For the judiciary, November 3, 2007 was the beginning of a new era. A dictator imposed a judiciary-specific martial law – this time, the victims were not politicians but the judges. For the first time, it was an issue of survival for those who had mostly sided with the khakis against the mufti. The people’s street power from March 9, 2007 to July 20, 2007 and from November 3, 2007 to March 16, 2009 culminated in the restitution of the CJ on March 22, 2009. The Supreme Court conveyed a change of mind in its decision of July 31, 2009:

 “Before parting with the judgment, we would like to reiterate that to defend, protect and uphold the constitution is the sacred function of the Supreme Court. The constitution in its preamble, inter alia, mandates that there shall be democratic governance in the country…principles of democracy, freedom, equality, tolerance and social justice…shall be fully observed…While rendering this judgment, these abiding values have weighed with us. We are sanguine that the current democratic dispensation comprising of the president, prime minister and parliament shall equally uphold these values and the mandate of their oaths”.

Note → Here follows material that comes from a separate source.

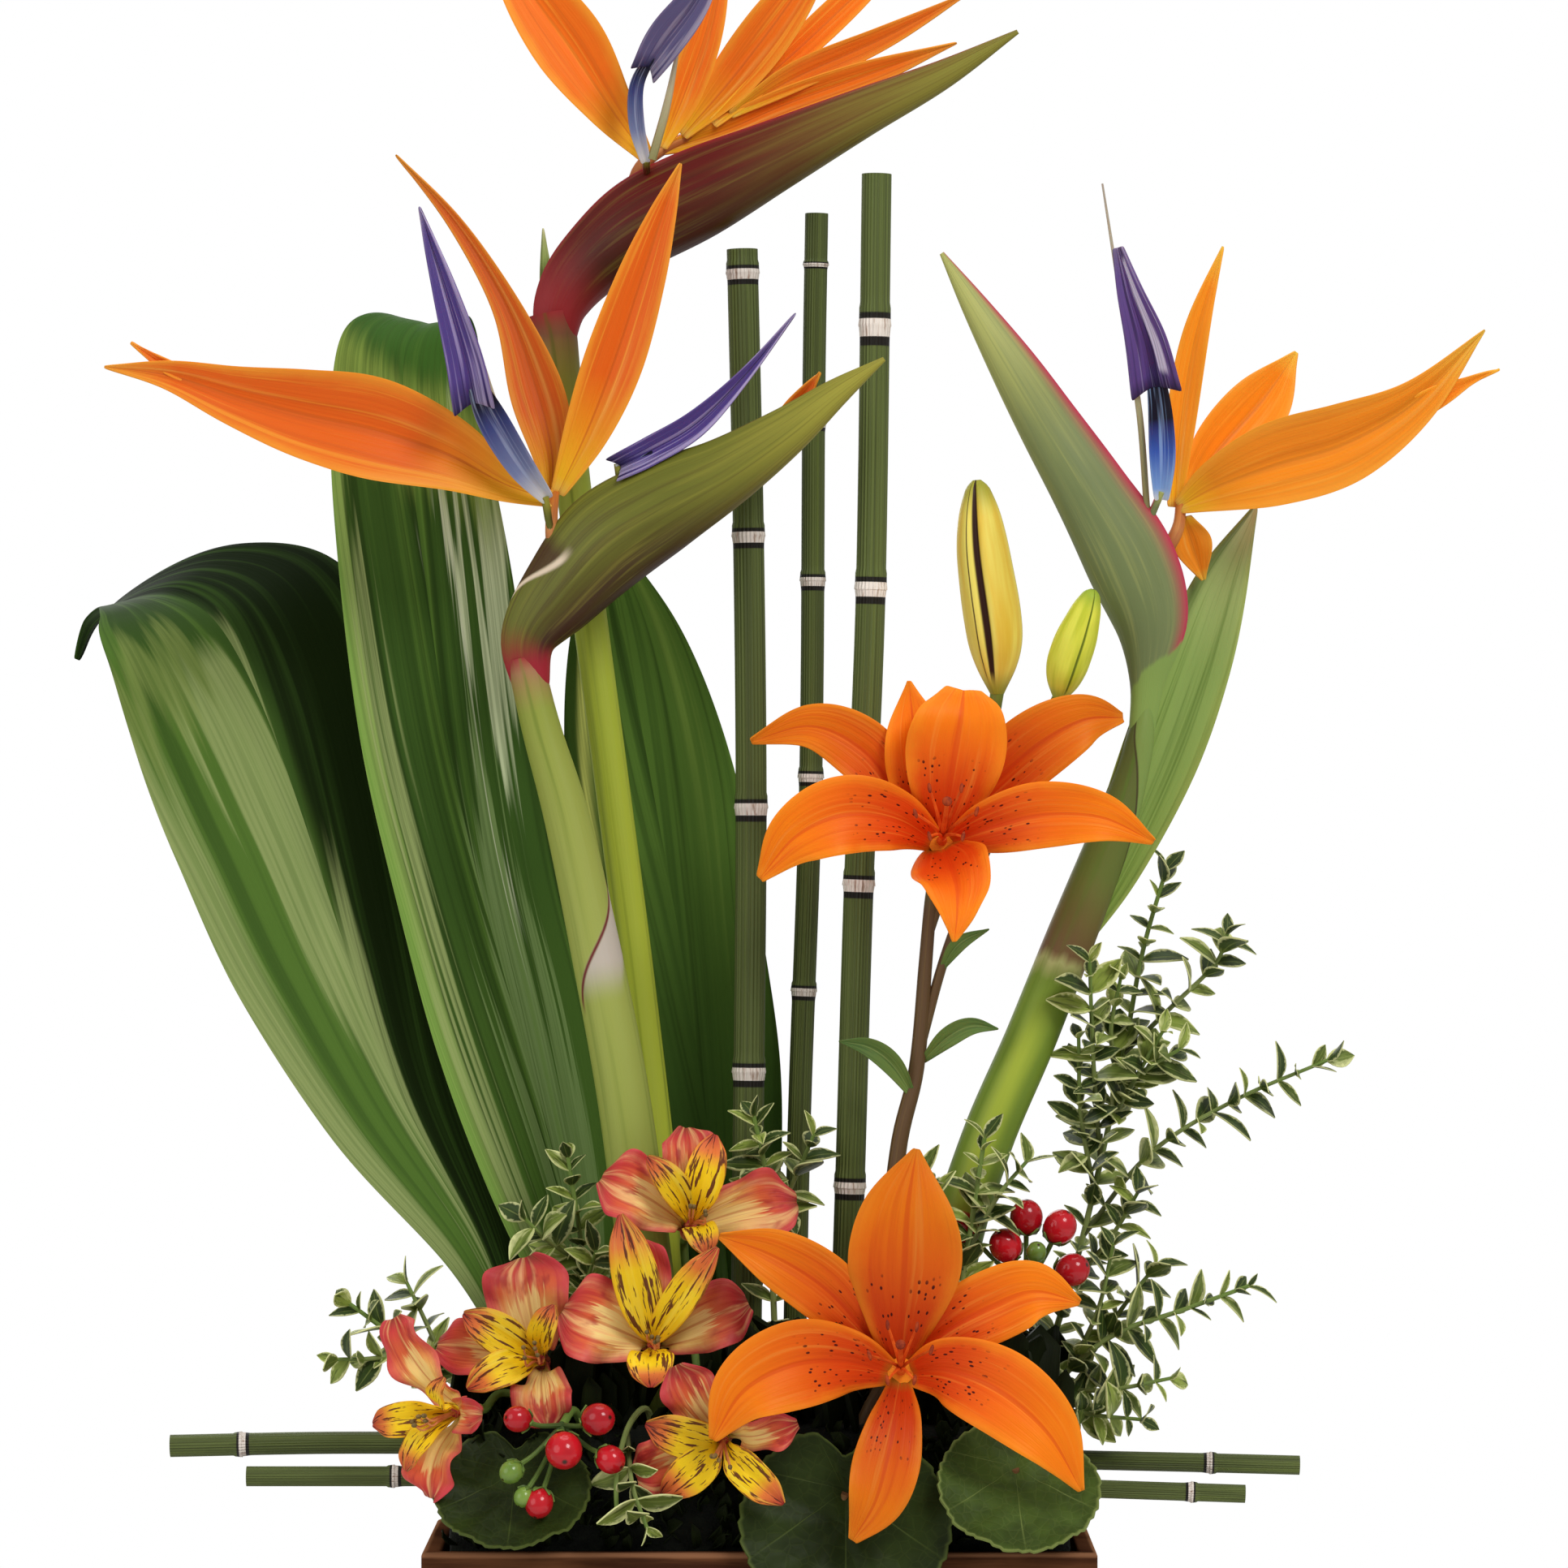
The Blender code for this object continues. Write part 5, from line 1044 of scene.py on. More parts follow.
def bird_paints(stems, flowers):
    red, olive, green = tuple(stems.beak_red), tuple(stems.beak_olive), tuple(stems.bird_green)
    violet, lilac, night = tuple(flowers.violet), tuple(flowers.lilac), screen(34, 26, 62)
    neck, brown, sheath = screen(160, 46, 50), screen(68, 40, 22), screen(140, 166, 84)
    return {
        "bird_top": (
            beak_paint("top beak", screen(96, 18, 12), screen(70, 30, 10), screen(140, 134, 50),
                       screen(158, 34, 46), neck, (0.09, 0.3), edge_end=0.2, keel_at=0.1),
            # The top stem's bright yellow-green from a fifth to halfway up is partly its own colour and partly painted
            # highlight.
            stem_paint("top stem", ((0.0, screen(124, 138, 36)), (0.2, screen(186, 198, 62)),
                                    (0.55, screen(166, 178, 56)), (0.8, screen(146, 160, 60)),
                                    (0.9, screen(134, 92, 62)), (1.0, neck)), screen(84, 104, 32)),
            sepal_paint("orange sepal, top", screen(244, 116, 16), flowers),
        ),
        "bird_left": (
            beak_paint("left beak", screen(108, 110, 36), brown, screen(166, 158, 60), screen(128, 44, 34), red,
                       (0.05, 0.16), keel_at=0.22,
                       line=(screen(236, 214, 186), screen(70, 30, 18), 0.36, 0.15, 0.32)),
            stem_paint("left stem", ((0.0, green), (0.5, screen(164, 172, 84)), (0.8, screen(150, 160, 66)),
                                     (0.93, screen(172, 124, 86)), (1.0, red)), screen(112, 130, 44),
                       # The seam's pale patch on the left stem is a painted highlight.
                       seam=(screen(112, 36, 40), screen(206, 190, 186), 0.46, 0.57, 0.08, 0.5, 0.3)),
            sepal_paint("orange sepal, left", screen(232, 102, 14), flowers),
        ),
        "bird_right": (
            beak_paint("right beak", screen(130, 140, 92), screen(116, 128, 80), screen(190, 190, 108),
                       screen(196, 50, 84), sheath, (0.085, 0.1), slant=0.13, edge_end=0.34),
            stem_paint("right stem", ((0.0, screen(112, 138, 44)), (0.5, screen(120, 144, 46)),
                                      (0.52, screen(176, 174, 110)), (0.53, screen(118, 88, 56)),
                                      (0.565, screen(118, 102, 52)), (0.62, screen(106, 118, 50)),
                                      (1.0, screen(84, 92, 46))),
                       screen(92, 120, 38), seam=(screen(74, 66, 34), sheath, 0.55, 1.0, 0.5, 0.1, 0.5),
                       highlight_stripe=(screen(184, 198, 66), 0.16, 0.3, 0.5)),
            sepal_paint("orange sepal, right", screen(255, 148, 22), flowers, screen(252, 206, 70)),
        ),
        # The sheath's left edge is darkened by side as painted shade.
        "sheath": petal_paint(
            "sheath", ((0.0, screen(140, 164, 70)), (0.6, screen(150, 176, 92)), (0.85, screen(178, 194, 120)),
                       (1.0, screen(222, 218, 160))), side=(screen(66, 80, 36), 0.34, 0.02, 0.8),
            streaks=((screen(96, 124, 44), 18.0, 1.5, 0.45, 0.7, 0.7),), edge=(screen(170, 180, 90), 0.75, 1.0, 0.5),
            roughness=0.45, subsurface=0.03),
        "violet": tongue_paint("violet tongue", night, violet, screen(120, 106, 142), lilac, night),
        "lilac": petal_paint(
            "lilac tongue", ((0.0, screen(40, 26, 60)), (0.1, screen(92, 66, 128)), (0.8, screen(104, 78, 140)),
                             (1.0, screen(120, 104, 140))),
            # Night streaks are painted shade; the lilac streaks and the pale patch are painted highlights on the folds.
            streaks=((night, 9.0, 0.5, 0.48, 0.66, 0.8), (lilac, 14.0, 0.7, 0.56, 0.7, 0.6)),
            patches=((screen(226, 216, 234), 0.9, (0.66, 0.6), (0.86, 0.76), 0.12, 0.9, 0.12),),
            veins=(24.0, 1.4, 0.3), roughness=0.45),
        "blue strap": petal_paint(
            "blue foot", ((0.0, screen(236, 232, 226)), (0.1, screen(126, 164, 216)), (0.38, screen(60, 94, 178)),
                          (0.54, screen(44, 50, 112)), (0.6, screen(20, 16, 34)), (1.0, screen(20, 16, 34))),
            streaks=((screen(150, 184, 226), 6.0, 0.8, 0.5, 0.66, 0.7),), veins=(20.0, 1.4, 0.3), roughness=0.45),
        "grey": tongue_paint("grey tongue", night, screen(96, 90, 128), screen(150, 138, 150),
                             screen(168, 158, 176), screen(56, 50, 92)),
        "strap": petal_paint(
            "tongue foot", ((0.0, screen(222, 216, 206)), (0.3, screen(118, 128, 164)), (0.62, screen(56, 66, 122)),
                            (0.8, screen(24, 24, 46)), (1.0, screen(18, 16, 34))),
            streaks=((screen(164, 174, 200), 6.0, 0.8, 0.5, 0.66, 0.6),), veins=(20.0, 1.4, 0.3), roughness=0.45),
        "foot": petal_paint(
            "foot of the fan", ((0.0, screen(150, 60, 40)), (0.5, screen(222, 150, 84)), (1.0, screen(238, 132, 40))),
            streaks=((screen(176, 84, 52), 6.0, 1.0, 0.45, 0.7, 0.6),)),
        "thread": petal_paint(
            "tongue thread", ((0.0, screen(150, 144, 92)), (0.6, screen(190, 180, 142)), (1.0, screen(176, 164, 146))),
            roughness=0.6),
    }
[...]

The spirit of the above judgement was later reflected in Clause (2A) of Article 6 of the constitution, inserted through the 18th Amendment, which says that an act of high treason mentioned in clause (1) or clause (2) shall not be validated by any court, including the Supreme Court and high courts.

Political parties must understand the ramifications of bringing political disputes in the apex court, which works within constitutionally-defined limits. The government of the day must also realise that if people are not getting their rights and corruption is a norm, the judiciary will have to intervene proactively as per the supreme law of the land.

The Supreme Court and high courts are constitutionally obliged to curtail the arbitrary exercise of powers by any organ of the state as their main role is the protection of fundamental rights of citizens under all circumstances. It is their first and foremost duty. While maintaining the supremacy of the constitution – a sanctimonious document representing and expressing the supreme will of the people – the courts should also ensure the quick disposal of cases pending with them.     

We need comprehensive reforms to remove snags in the dispensation of justice. Our judicial system is marred with inefficiency and inordinate delays. Great challenges lie ahead for the new chief justice to overhaul the entire judicial system and make it efficient. Tragically, our courts are still following outdated procedures and methods whereas many countries have adopted an e-system for filing cases and ensuring their quick disposal through a fast-track follow up, using the offices of magistrates at the grassroots levels.

The main aim of judicial reforms should be to eliminate unnecessary litigation and facilitate the smooth running of affairs between the state and its citizens. Once both learn to act within the four corners of the law, there would be no need for enormous litigation.

It is painful that the government is the main litigant. It usurps the rights of people and then drags the poor citizens into court. It is hoped that the apex court under the new chief justice will establish a commission to determine the reasons for this morbid state of affairs and rectify the situation. The main purpose of judicial reforms should be to end unnecessary litigation. For this, all the three pillars of the state – the legislature, executive and the judiciary – will have to work together.


The writer is an advocate of the Supreme Court and adjunct faculty at LUMS.